Gone was Peter Sinfield and his softer, melodic compositions and thought out lyrical writing. In was Wetton's friend Richard Palmer-James, whose sole purpose was lyric writing. The fancy production and synths was made way for more raw instrumentalism.

Part one of the title track emphasizes that in spades. After a meditative, almost gamelan-esque intro (probably to mock Sinfield), the track lunges forward with frantic Fripp riffs, manic drums and toys and constant time shifts, before the meditative violin and atmospheric sounds close out the track. Each of these sections are a good few minutes long, so they have time to develop and run their course before it transitions into a sharper texture. Fripp's experience with past records has codified and produced a sharper and more cohesive sound.

"Book of Saturday" provides the token 'short track' role, with some lyrics, some violin and some guitar noodling and not much beyond that. And yet, it says a whole lot more, because it sounds more Sinfield-ian in sound, and yet because its Fripp's writing and composition, it's ok. It also most likely grew on him as well, that atmospheric style of music. It even continues in Exiles, which almost hearkens back to "Epitaph" from "Crimson King", just with a bit less pomp and circumstance. It's more restrained, softer, yes, but more cohesive, like it feels like one song, and not two mashed together on one track.

"Easy Money" has a bit of a Pink Floyd feel going. Once again, it starts off soft like most of the songs on the album, but halfway through the band starts to come alive, the instrumentalism becomes more defined, and Wetton does channel his inner David Gilmour towards the end. Which is good, since the "The Talking Drum" features instrumental prowess in spades, as well as the closing Part 2 of the title track. The whole album, especially these last few tracks, feature Muir in phenomenal ways. His avant-garde style of percussion breathes a new life into songs that otherwise would've been boring (I long to see more drummers use bicycles and toys as part of their drum kit). Sadly, he underwent some sort of spiritual crisis and became a monk afterwards, but then again, this genre wasn't for the faint of heart.

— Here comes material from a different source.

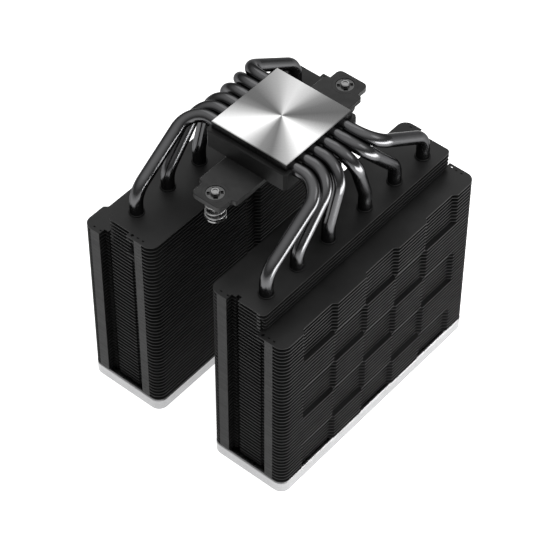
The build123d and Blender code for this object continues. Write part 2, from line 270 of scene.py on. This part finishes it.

And it still isn't. Musically, this is one of Crimson's most instrumentally complex albums to date. Less songwriting and more composing, it's a musical balancing act combining the remains of Sinfield's softer transitions with Fripp's loud, gung-ho playing style, and while the jazz-bebop tendencies are surprisingly reduced on this album, it's still a raucous ride to the very end. A gem of the Crimson catalog.